I would concede the use of ‘allegedly’ in the body, but not in the title. Technically any crime or misdemeanor is only alleged until the moment of conviction, however in practical terms we would normally accept that a crime has been committed and that the allegation refers to suspect’s role. In other words either it was a hit and run or it wasn’t. The allegation is that it was committed by person A, not that it happened.

These are only a couple of examples I found just now on the ABC web site. I am driven mad with newsreaders saying that someone was charged with allegedly doing something. The ABC is rife with allegations!

Skin deep

Comfortable in your own skin. UGH, aren’t you always in your own skin when you’re comfortable? And can you be comfortable in someone else’s skin? Unless it’s one of those Silence of the Lambs things.

So what’s so super about….

Silas Prophet returns with the following:

I would love to find a way to exorcise the word “superstar” from our collective vocabulary. The word has lost all meaning and significance, if indeed it ever had any. Is there any person in the fields of entertainment or sports who hasn’t been tagged, at some time in their careers, as a superstar?
Even politicians (Heaven help us) are now granted superstardom. An NPR interviewer recently introduced Barack Obama as the “superstar senator”. This is a clear sign we’ve gone way too far.
And please don’t get me started on “supermodels“. According to the popular media there is no other kind of model. When I hear of Tiger Woods (or any other “superstar”) and his “supermodel wife” it takes me an hour to unclench my fist, jaw and sphincter.
Until some singer, actor, athlete or statesman appears in blue spandex and red cape with a big “S” on their chest I refuse to acknowledge the “superness” of anyone.
Except, of course, my supervisor.

Three-in-one effort

This just in from Jessica Durkin:

This paragraph is from a Washington Post story, published online and in print 8/13/07 and headlined “A modern history of White House spin.”

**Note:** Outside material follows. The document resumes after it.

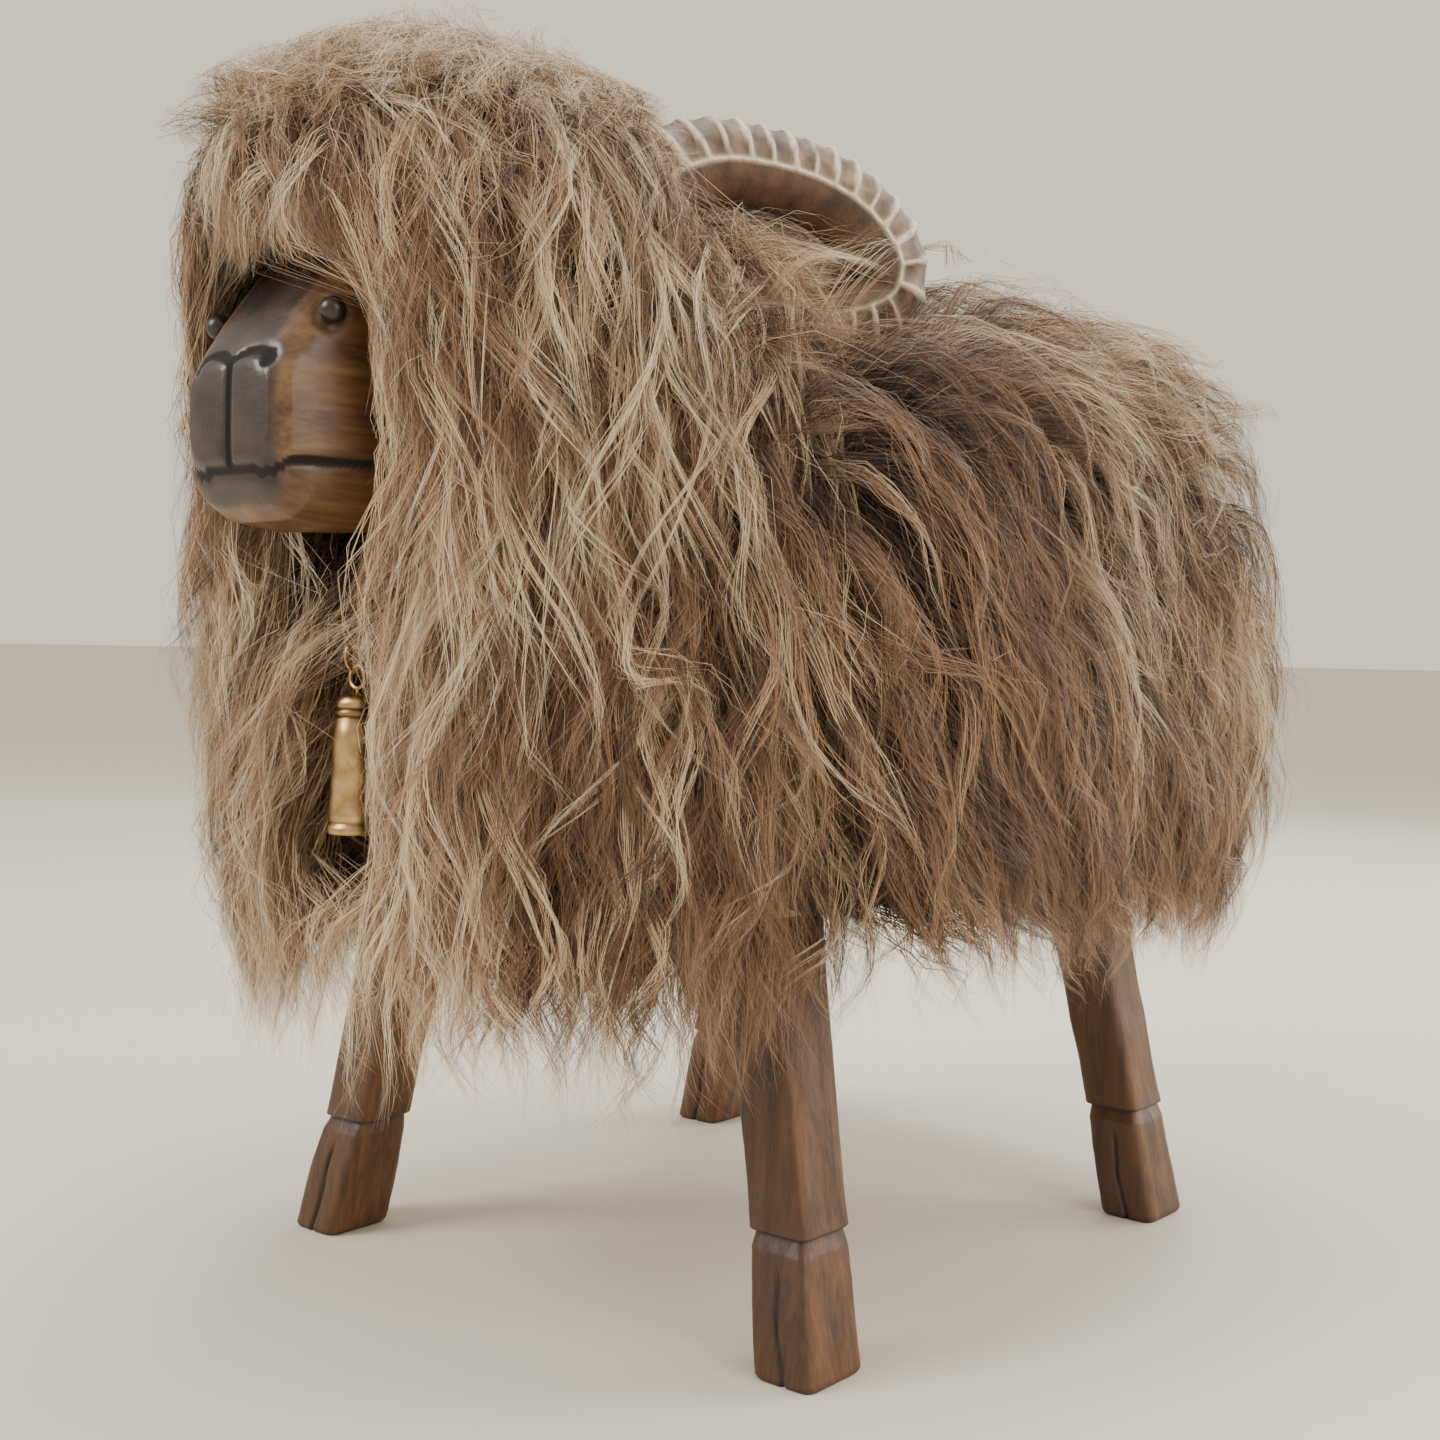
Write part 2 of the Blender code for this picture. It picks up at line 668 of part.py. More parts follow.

Writer Peter Baker manages three bad cliches in two consecutive paragraphs. How hard can it be to use simpler expression?

“As a college professor, Martha Joynt Kumar studied and taught the art of presidential communication for years. But one day, she did what few of her colleagues in academia had: She showed up at the White House, planted herself in the basement along with the reporters who covered the president and started watching the whole process up close. That was in 1995. Now we have the fruits of her labor.


After attending briefings and presidential events for most of the last dozen years, Kumar has seen the sausage being ground for longer than most of the officials and reporters she studies. Her new book, “Managing the President’s Message,” published by Johns Hopkins University Press, pulls back the curtain on the machinations and recriminations that always seem to shadow the interactions between presidents and the media.

Is he serious? Plus, these cliches got passed editors?

Editor’s note: sometimes editors have other fish to fry — like making deadline or correcting erroneous assumptions — that force us to allow such transgressions into the paper.